Mehrere Sicherheitskräfte bei Protesten von Khan-Anhängern in Islamabad getötet
Anhänger des inhaftierten pakistanischen Ex-Regierungschefs Imran Khan haben bei gewaltsamen Protesten für dessen Freilassung nach Regierungsangaben mehrere Sicherheitskräfte getötet. Innenminister Mohsin Naqvi erklärte, auf einer ins Regierungsviertel in Islamabad führenden Straße hätten "Schurken" am Dienstag vier Mitglieder einer paramilitärischen Gruppe getötet. Regierungschef Shehbaz Sharif sagte, die Sicherheitskräfte seien "von einem Fahrzeug überfahren" worden.
Zuvor waren tausende Khan-Anhänger in die pakistanische Hauptstadt marschiert. Mit Stöcken und Schleudern bewaffnete Demonstranten griffen die Sicherheitskräfte an. Die Polizei setzte Tränengas und Gummigeschosse gegen die Menge ein.
Regierungschef Sharif erklärte, die Khan-Anhänger wollten "keine Revolution, sondern ein Blutbad". "Dies ist kein friedlicher Protest, das ist Extremismus", fügte er hinzu. Am Montag hatte die Regierung bereits mitgeteilt, dass durch die Unruhen binnen zwei Tagen ein Polizist getötet und neun weitere lebensgefährlich verletzt worden seien.
Ex-Regierungschef Khan war von der Parlamentswahl im Februar ausgeschlossen worden. Seine Partei Pakistan Tehreek-e-Insaf (PTI) widersetzt sich der Regierung seither mit regelmäßigen Demonstrationen, bei denen sie öffentliche Orte in Islamabad und anderen Städten des Landes unter ihre Kontrolle bringt. Islamabad ist seit Samstagabend abgeriegelt, mobile Internetverbindungen werden immer wieder unterbrochen und in den Straßen sind mehr als 20.000 mit Schilden und Knüppeln ausgerüstete Polizisten unterwegs.
Vergangene Woche hatte die Stadtverwaltung von Islamabad ein zweimonatiges Verbot für öffentliche Versammlungen ausgesprochen. Dennoch reisten Konvois von Khans PTI aus ihren Hochburgen in der nordwestlichen Provinz Khyber Pakhtunkhwa und der bevölkerungsreichsten Provinz Punjab in die Hauptstadt und ließen sich dabei auch durch Straßensperren aus Schiffscontainern nicht stoppen.
Wegen des Konflikts auf den Straßen ordnete die Stadtverwaltung für Montag und Dienstag die Schließung von Schulen und Universitäten an. "Diejenigen, die hierher kommen, werden festgenommen", drohte Innenminister Naqvi am Montagabend auf dem Platz vor den Regierungsgebäuden, den die PTI-Anhänger besetzen wollten.
Hauptforderung der Demonstranten ist Khans Freilassung.

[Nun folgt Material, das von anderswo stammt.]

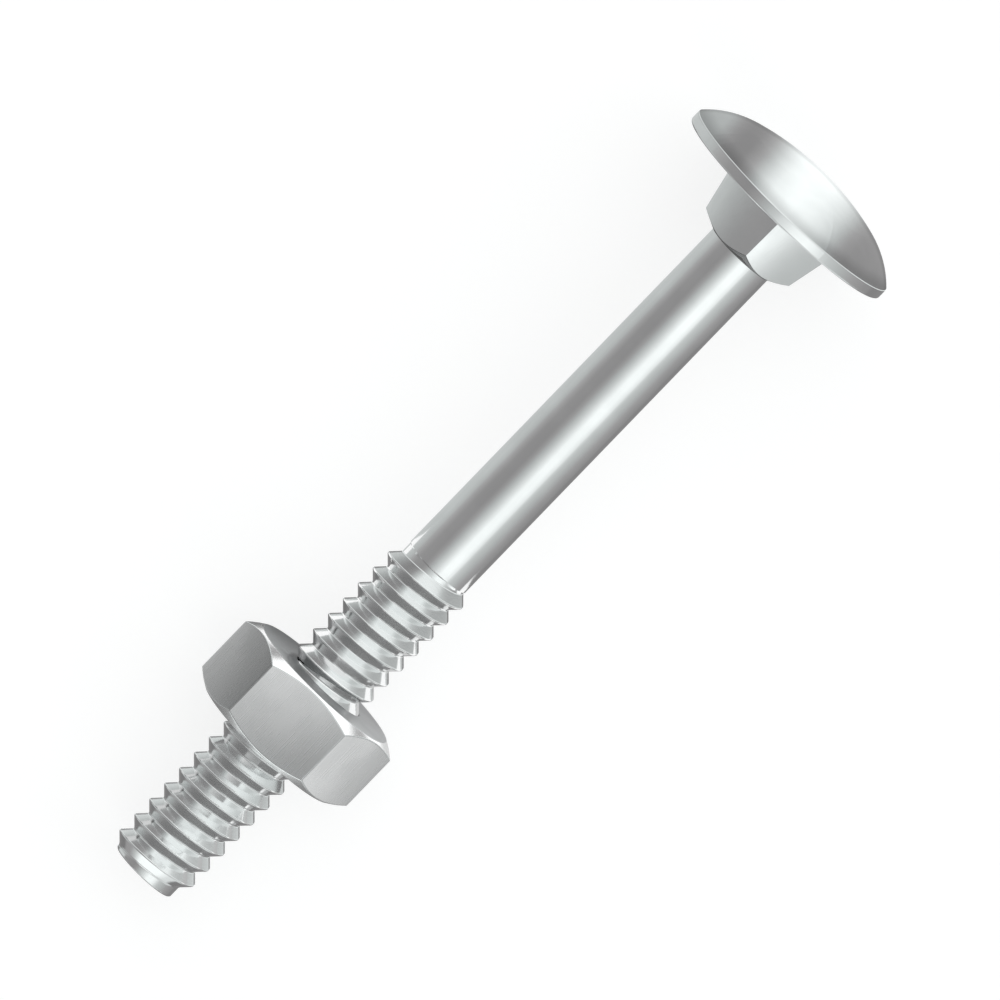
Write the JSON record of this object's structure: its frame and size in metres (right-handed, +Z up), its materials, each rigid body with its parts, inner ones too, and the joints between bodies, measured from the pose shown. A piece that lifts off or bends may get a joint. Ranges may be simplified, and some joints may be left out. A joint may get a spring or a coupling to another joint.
{
  "type": "carriage bolt",
  "caption": "Carriage bolt with a domed head, a tapered square neck, a plain shank and a coarse thread, and a hexagon nut that runs along the thread.",
  "frame": {"origin": "on the surface that the bolt lies on, under the middle of its outline seen from above", "axes": "+X along the bolt towards its head, within about 3 degrees because the head lifts that end; +Z up"},
  "size_m": [0.1048, 0.0274, 0.0275],
  "materials": {
    "bolt_steel": "bright zinc plate, smooth, with a slight grain along the shank",
    "nut_steel": "bright zinc plate, satin flats and turned chamfers"
  },
  "bodies": {
    "bolt": {"carriage_bolt": "bolt_steel"},
    "nut": {"hex_nut": "nut_steel"}
  },
  "joints": [
    {"name": "nut_travel", "type": "slide", "parent": "bolt", "child": "nut", "axis": [0.9985, 0, 0.0556], "range_m": [-0.02772, 0.01386]}
  ]
}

Der 72-jährige ehemalige Cricket-Star war von 2018 bis 2022 Pakistans Regierungschef, wurde aber schließlich durch ein Misstrauensvotum gestürzt, nachdem er sich mit dem mächtigen Militär des Landes überworfen hatte. Seit August 2023 ist Khan inhaftiert. Ihm droht ein Prozess wegen Vorwürfen, die von illegaler Eheschließung über Korruption bis hin zu Aufruf zu Ausschreitungen reichen.
Seine Anhänger prangern Wahlfälschungen bei dem Urnengang im Februar an und wenden sich gegen eine von der Regierung von Premierminister Sharif unterstützte Verfassungsänderung, die der Regierung mehr Macht über die Gerichte des Landes gibt.

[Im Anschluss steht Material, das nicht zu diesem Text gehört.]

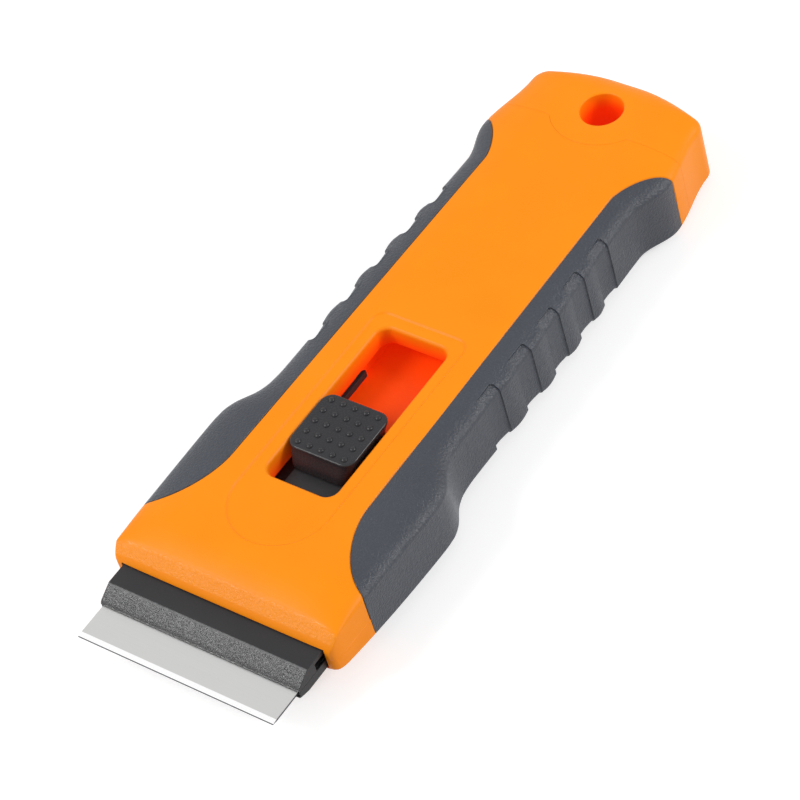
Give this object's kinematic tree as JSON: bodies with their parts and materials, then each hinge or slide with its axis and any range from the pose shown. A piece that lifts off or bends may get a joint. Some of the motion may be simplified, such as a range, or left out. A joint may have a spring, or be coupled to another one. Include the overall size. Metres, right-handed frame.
{
  "type": "retractable scraper",
  "caption": "Hand scraper with a thumb-button blade slide, ribbed side grips and a pull-out spare-blade magazine in the end cap.",
  "frame": {"origin": "centre of the footprint, on the flat underside that the scraper lies on", "axes": "-Y from the end cap towards the blade's cutting edge, +Z out of the face with the thumb button, +X to the right as seen from above with the blade nearest"},
  "size_m": [0.047, 0.138, 0.015],
  "materials": {
    "orange_plastic": "satin moulded, fine grain",
    "grip_rubber": "matte soft moulding, fine grain",
    "slider_plastic": "satin moulded",
    "blade_steel": "satin with a ground, bright edge",
    "screw_steel": "plated"
  },
  "bodies": {
    "handle": {"top_shell": "orange_plastic", "bottom_shell": "orange_plastic", "top_grip_left": "grip_rubber", "top_grip_right": "grip_rubber", "bottom_grip_left": "grip_rubber", "bottom_grip_right": "grip_rubber", "housing_screw_1": "screw_steel", "housing_screw_2": "screw_steel", "housing_screw_3": "screw_steel", "housing_screw_4": "screw_steel"},
    "slider": {"thumb_button": "slider_plastic", "blade_carrier": "slider_plastic", "upper_jaw": "slider_plastic", "lower_jaw": "slider_plastic", "jaw_pin_left": "screw_steel", "jaw_pin_right": "screw_steel", "blade": "blade_steel"},
    "magazine": {"end_cap": "orange_plastic", "blade_magazine": "orange_plastic", "magazine_door": "orange_plastic", "spare_blade_1": "blade_steel", "spare_blade_2": "blade_steel", "spare_blade_3": "blade_steel", "spare_blade_4": "blade_steel", "spare_blade_5": "blade_steel"}
  },
  "joints": [
    {"name": "blade_slide", "type": "slide", "parent": "handle", "child": "slider", "axis": [0, 1, 0], "range_m": [-0.0045, 0.0155]},
    {"name": "magazine_slide", "type": "slide", "parent": "handle", "child": "magazine", "axis": [0, 1, 0], "range_m": [0, 0.045]}
  ]
}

Unter anderem die pakistanische Menschenrechtskommission warf der Regierung vor, überzureagieren. Die Zufahrten nach Islamabad zu blockieren, bestrafe de facto auch "einfache Bürger", erklärte sie. Das US-Außenministerium rief die Demonstrierenden zum Gewaltverzicht auf und appellierte zugleich an die pakistanischen Behörden, "Menschenrechte und grundlegende Rechte zu respektieren".